WHAT TO WORK ON: Print the full listing exactly.

— start of DATASET RECORDS —

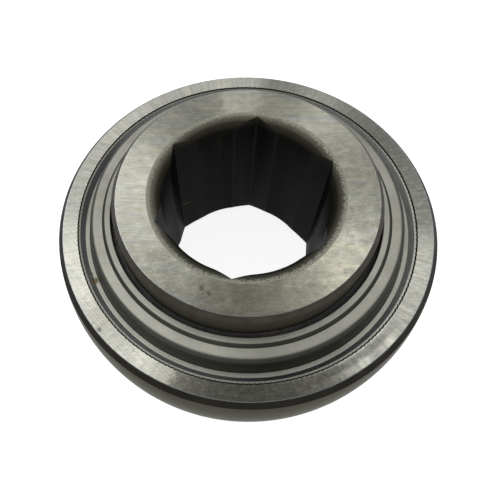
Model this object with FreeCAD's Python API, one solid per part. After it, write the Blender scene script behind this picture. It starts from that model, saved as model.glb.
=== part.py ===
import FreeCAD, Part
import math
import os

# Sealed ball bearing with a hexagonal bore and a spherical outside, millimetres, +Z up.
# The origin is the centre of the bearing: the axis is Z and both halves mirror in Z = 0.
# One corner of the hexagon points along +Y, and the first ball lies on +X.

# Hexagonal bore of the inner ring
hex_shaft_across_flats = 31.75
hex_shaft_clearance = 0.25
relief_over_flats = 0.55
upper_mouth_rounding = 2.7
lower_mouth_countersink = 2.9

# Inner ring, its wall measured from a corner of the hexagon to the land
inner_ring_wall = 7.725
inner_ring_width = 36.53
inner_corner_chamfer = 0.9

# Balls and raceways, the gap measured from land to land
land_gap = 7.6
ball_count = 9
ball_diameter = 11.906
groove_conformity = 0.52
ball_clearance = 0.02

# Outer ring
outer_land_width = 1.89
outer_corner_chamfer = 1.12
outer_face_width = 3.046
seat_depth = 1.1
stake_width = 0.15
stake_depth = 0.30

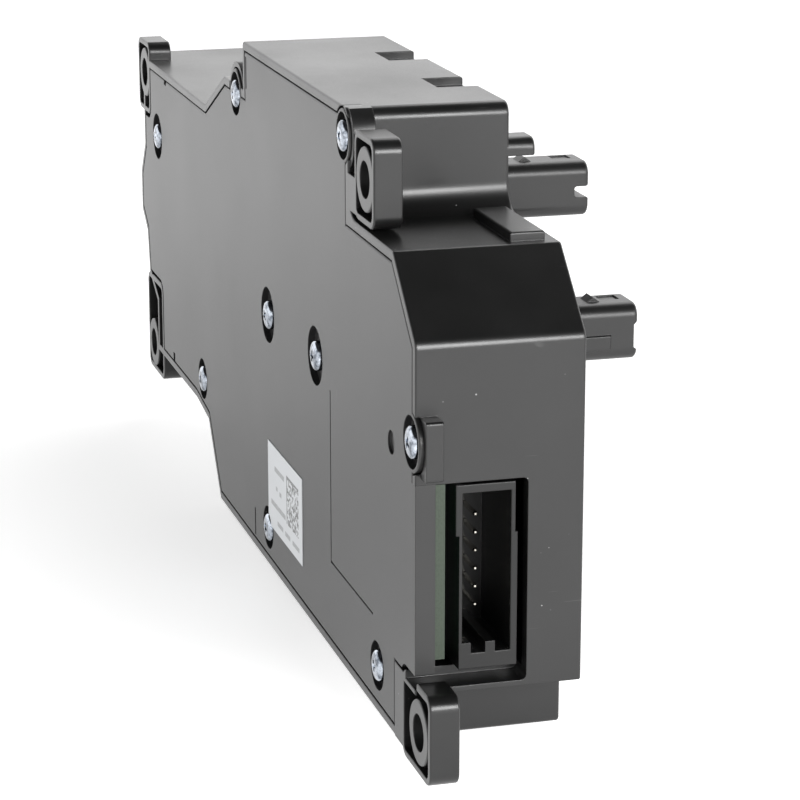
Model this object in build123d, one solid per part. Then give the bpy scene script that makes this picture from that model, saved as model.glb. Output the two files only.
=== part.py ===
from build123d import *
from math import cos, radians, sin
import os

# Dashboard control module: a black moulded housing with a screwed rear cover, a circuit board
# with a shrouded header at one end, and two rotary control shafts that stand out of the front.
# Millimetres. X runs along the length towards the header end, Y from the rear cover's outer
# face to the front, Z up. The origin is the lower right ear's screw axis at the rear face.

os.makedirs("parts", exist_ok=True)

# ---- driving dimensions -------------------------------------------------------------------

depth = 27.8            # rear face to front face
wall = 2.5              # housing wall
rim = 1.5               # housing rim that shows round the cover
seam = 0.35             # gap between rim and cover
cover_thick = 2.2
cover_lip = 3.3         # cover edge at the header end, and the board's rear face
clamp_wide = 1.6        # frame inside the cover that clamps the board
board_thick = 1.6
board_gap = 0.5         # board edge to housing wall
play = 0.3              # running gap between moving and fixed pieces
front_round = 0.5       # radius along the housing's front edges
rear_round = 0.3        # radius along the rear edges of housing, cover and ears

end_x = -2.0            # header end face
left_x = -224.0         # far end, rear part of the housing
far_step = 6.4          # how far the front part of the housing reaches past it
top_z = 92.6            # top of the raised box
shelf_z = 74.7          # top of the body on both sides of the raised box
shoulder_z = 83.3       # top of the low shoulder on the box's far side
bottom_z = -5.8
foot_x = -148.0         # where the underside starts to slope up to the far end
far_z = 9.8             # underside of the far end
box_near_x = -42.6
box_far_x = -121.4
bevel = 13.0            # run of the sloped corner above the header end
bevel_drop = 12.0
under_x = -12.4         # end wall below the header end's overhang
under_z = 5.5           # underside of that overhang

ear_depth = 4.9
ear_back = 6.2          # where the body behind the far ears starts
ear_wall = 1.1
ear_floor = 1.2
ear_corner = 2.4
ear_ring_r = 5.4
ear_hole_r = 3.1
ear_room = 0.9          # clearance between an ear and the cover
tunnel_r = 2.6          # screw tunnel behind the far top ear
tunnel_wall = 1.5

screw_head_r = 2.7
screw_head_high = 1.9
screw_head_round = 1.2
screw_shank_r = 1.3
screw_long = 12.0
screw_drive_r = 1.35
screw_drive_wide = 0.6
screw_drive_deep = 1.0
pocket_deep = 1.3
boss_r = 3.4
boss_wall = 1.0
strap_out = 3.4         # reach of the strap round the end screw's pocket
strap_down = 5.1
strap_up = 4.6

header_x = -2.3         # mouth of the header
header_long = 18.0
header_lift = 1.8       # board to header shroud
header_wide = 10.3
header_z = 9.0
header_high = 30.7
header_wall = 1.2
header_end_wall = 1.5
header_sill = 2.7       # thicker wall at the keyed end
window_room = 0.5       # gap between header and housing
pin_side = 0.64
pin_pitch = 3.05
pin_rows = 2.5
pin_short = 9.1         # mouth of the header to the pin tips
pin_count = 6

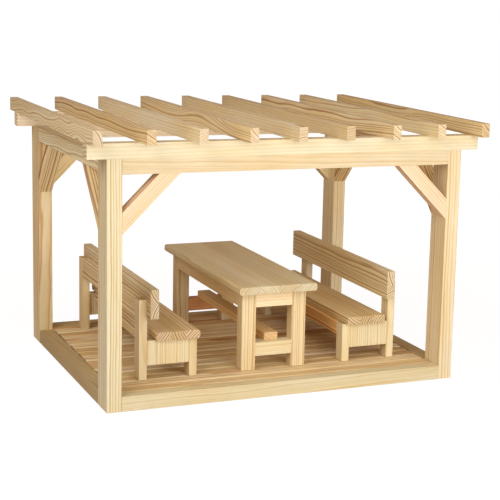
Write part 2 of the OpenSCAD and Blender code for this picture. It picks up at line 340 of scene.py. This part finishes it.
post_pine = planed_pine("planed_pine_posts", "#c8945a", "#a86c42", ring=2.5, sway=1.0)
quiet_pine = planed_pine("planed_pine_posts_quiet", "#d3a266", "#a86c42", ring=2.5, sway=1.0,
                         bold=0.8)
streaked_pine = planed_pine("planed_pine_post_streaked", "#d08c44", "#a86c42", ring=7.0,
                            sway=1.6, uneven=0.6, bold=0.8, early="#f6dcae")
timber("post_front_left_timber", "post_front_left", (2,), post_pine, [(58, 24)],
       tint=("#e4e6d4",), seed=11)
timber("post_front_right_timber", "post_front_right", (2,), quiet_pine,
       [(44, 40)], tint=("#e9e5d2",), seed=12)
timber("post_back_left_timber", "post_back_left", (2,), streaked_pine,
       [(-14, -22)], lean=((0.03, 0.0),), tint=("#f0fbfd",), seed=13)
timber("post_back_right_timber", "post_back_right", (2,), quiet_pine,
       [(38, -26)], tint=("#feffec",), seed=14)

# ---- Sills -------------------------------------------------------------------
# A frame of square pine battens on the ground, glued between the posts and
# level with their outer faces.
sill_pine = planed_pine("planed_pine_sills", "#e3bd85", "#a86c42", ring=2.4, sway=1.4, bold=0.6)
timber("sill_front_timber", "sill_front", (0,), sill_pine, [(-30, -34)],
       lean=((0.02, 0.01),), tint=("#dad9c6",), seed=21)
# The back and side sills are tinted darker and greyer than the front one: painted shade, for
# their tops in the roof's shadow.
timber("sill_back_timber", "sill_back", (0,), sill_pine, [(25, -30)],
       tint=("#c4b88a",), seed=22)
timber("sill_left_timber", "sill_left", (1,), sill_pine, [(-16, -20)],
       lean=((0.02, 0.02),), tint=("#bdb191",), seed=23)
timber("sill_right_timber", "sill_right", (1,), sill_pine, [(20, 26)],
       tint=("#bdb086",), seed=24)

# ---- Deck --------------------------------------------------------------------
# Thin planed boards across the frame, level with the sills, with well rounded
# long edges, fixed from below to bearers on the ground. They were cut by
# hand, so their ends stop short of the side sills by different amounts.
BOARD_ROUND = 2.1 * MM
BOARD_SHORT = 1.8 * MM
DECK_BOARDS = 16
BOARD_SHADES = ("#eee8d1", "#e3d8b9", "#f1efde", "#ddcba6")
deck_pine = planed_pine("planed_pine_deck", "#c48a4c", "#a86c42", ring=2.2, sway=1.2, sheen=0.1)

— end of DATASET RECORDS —

THE OUTPUT:
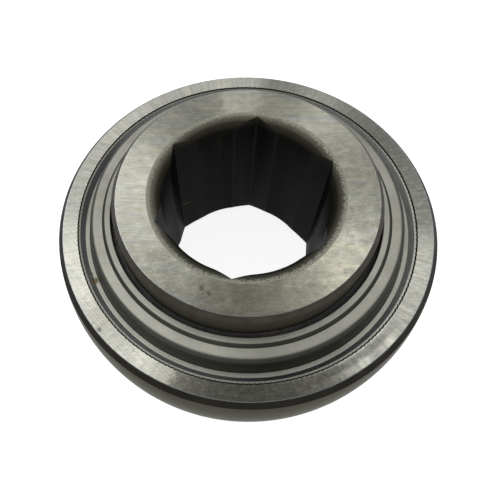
Model this object with FreeCAD's Python API, one solid per part. After it, write the Blender scene script behind this picture. It starts from that model, saved as model.glb.
=== part.py ===
import FreeCAD, Part
import math
import os

# Sealed ball bearing with a hexagonal bore and a spherical outside, millimetres, +Z up.
# The origin is the centre of the bearing: the axis is Z and both halves mirror in Z = 0.
# One corner of the hexagon points along +Y, and the first ball lies on +X.

# Hexagonal bore of the inner ring
hex_shaft_across_flats = 31.75
hex_shaft_clearance = 0.25
relief_over_flats = 0.55
upper_mouth_rounding = 2.7
lower_mouth_countersink = 2.9

# Inner ring, its wall measured from a corner of the hexagon to the land
inner_ring_wall = 7.725
inner_ring_width = 36.53
inner_corner_chamfer = 0.9

# Balls and raceways, the gap measured from land to land
land_gap = 7.6
ball_count = 9
ball_diameter = 11.906
groove_conformity = 0.52
ball_clearance = 0.02

# Outer ring
outer_land_width = 1.89
outer_corner_chamfer = 1.12
outer_face_width = 3.046
seat_depth = 1.1
stake_width = 0.15
stake_depth = 0.30

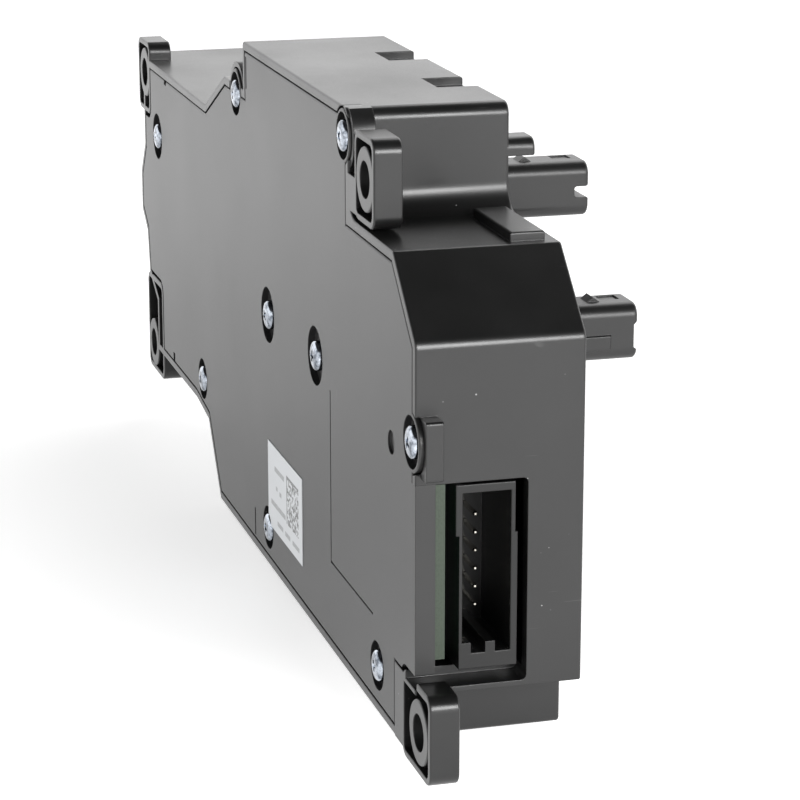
Model this object in build123d, one solid per part. Then give the bpy scene script that makes this picture from that model, saved as model.glb. Output the two files only.
=== part.py ===
from build123d import *
from math import cos, radians, sin
import os

# Dashboard control module: a black moulded housing with a screwed rear cover, a circuit board
# with a shrouded header at one end, and two rotary control shafts that stand out of the front.
# Millimetres. X runs along the length towards the header end, Y from the rear cover's outer
# face to the front, Z up. The origin is the lower right ear's screw axis at the rear face.

os.makedirs("parts", exist_ok=True)

# ---- driving dimensions -------------------------------------------------------------------

depth = 27.8            # rear face to front face
wall = 2.5              # housing wall
rim = 1.5               # housing rim that shows round the cover
seam = 0.35             # gap between rim and cover
cover_thick = 2.2
cover_lip = 3.3         # cover edge at the header end, and the board's rear face
clamp_wide = 1.6        # frame inside the cover that clamps the board
board_thick = 1.6
board_gap = 0.5         # board edge to housing wall
play = 0.3              # running gap between moving and fixed pieces
front_round = 0.5       # radius along the housing's front edges
rear_round = 0.3        # radius along the rear edges of housing, cover and ears

end_x = -2.0            # header end face
left_x = -224.0         # far end, rear part of the housing
far_step = 6.4          # how far the front part of the housing reaches past it
top_z = 92.6            # top of the raised box
shelf_z = 74.7          # top of the body on both sides of the raised box
shoulder_z = 83.3       # top of the low shoulder on the box's far side
bottom_z = -5.8
foot_x = -148.0         # where the underside starts to slope up to the far end
far_z = 9.8             # underside of the far end
box_near_x = -42.6
box_far_x = -121.4
bevel = 13.0            # run of the sloped corner above the header end
bevel_drop = 12.0
under_x = -12.4         # end wall below the header end's overhang
under_z = 5.5           # underside of that overhang

ear_depth = 4.9
ear_back = 6.2          # where the body behind the far ears starts
ear_wall = 1.1
ear_floor = 1.2
ear_corner = 2.4
ear_ring_r = 5.4
ear_hole_r = 3.1
ear_room = 0.9          # clearance between an ear and the cover
tunnel_r = 2.6          # screw tunnel behind the far top ear
tunnel_wall = 1.5

screw_head_r = 2.7
screw_head_high = 1.9
screw_head_round = 1.2
screw_shank_r = 1.3
screw_long = 12.0
screw_drive_r = 1.35
screw_drive_wide = 0.6
screw_drive_deep = 1.0
pocket_deep = 1.3
boss_r = 3.4
boss_wall = 1.0
strap_out = 3.4         # reach of the strap round the end screw's pocket
strap_down = 5.1
strap_up = 4.6

header_x = -2.3         # mouth of the header
header_long = 18.0
header_lift = 1.8       # board to header shroud
header_wide = 10.3
header_z = 9.0
header_high = 30.7
header_wall = 1.2
header_end_wall = 1.5
header_sill = 2.7       # thicker wall at the keyed end
window_room = 0.5       # gap between header and housing
pin_side = 0.64
pin_pitch = 3.05
pin_rows = 2.5
pin_short = 9.1         # mouth of the header to the pin tips
pin_count = 6

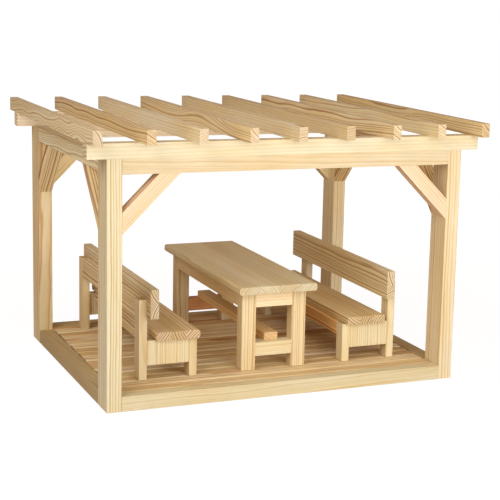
Write part 2 of the OpenSCAD and Blender code for this picture. It picks up at line 340 of scene.py. This part finishes it.
post_pine = planed_pine("planed_pine_posts", "#c8945a", "#a86c42", ring=2.5, sway=1.0)
quiet_pine = planed_pine("planed_pine_posts_quiet", "#d3a266", "#a86c42", ring=2.5, sway=1.0,
                         bold=0.8)
streaked_pine = planed_pine("planed_pine_post_streaked", "#d08c44", "#a86c42", ring=7.0,
                            sway=1.6, uneven=0.6, bold=0.8, early="#f6dcae")
timber("post_front_left_timber", "post_front_left", (2,), post_pine, [(58, 24)],
       tint=("#e4e6d4",), seed=11)
timber("post_front_right_timber", "post_front_right", (2,), quiet_pine,
       [(44, 40)], tint=("#e9e5d2",), seed=12)
timber("post_back_left_timber", "post_back_left", (2,), streaked_pine,
       [(-14, -22)], lean=((0.03, 0.0),), tint=("#f0fbfd",), seed=13)
timber("post_back_right_timber", "post_back_right", (2,), quiet_pine,
       [(38, -26)], tint=("#feffec",), seed=14)

# ---- Sills -------------------------------------------------------------------
# A frame of square pine battens on the ground, glued between the posts and
# level with their outer faces.
sill_pine = planed_pine("planed_pine_sills", "#e3bd85", "#a86c42", ring=2.4, sway=1.4, bold=0.6)
timber("sill_front_timber", "sill_front", (0,), sill_pine, [(-30, -34)],
       lean=((0.02, 0.01),), tint=("#dad9c6",), seed=21)
# The back and side sills are tinted darker and greyer than the front one: painted shade, for
# their tops in the roof's shadow.
timber("sill_back_timber", "sill_back", (0,), sill_pine, [(25, -30)],
       tint=("#c4b88a",), seed=22)
timber("sill_left_timber", "sill_left", (1,), sill_pine, [(-16, -20)],
       lean=((0.02, 0.02),), tint=("#bdb191",), seed=23)
timber("sill_right_timber", "sill_right", (1,), sill_pine, [(20, 26)],
       tint=("#bdb086",), seed=24)

# ---- Deck --------------------------------------------------------------------
# Thin planed boards across the frame, level with the sills, with well rounded
# long edges, fixed from below to bearers on the ground. They were cut by
# hand, so their ends stop short of the side sills by different amounts.
BOARD_ROUND = 2.1 * MM
BOARD_SHORT = 1.8 * MM
DECK_BOARDS = 16
BOARD_SHADES = ("#eee8d1", "#e3d8b9", "#f1efde", "#ddcba6")
deck_pine = planed_pine("planed_pine_deck", "#c48a4c", "#a86c42", ring=2.2, sway=1.2, sheen=0.1)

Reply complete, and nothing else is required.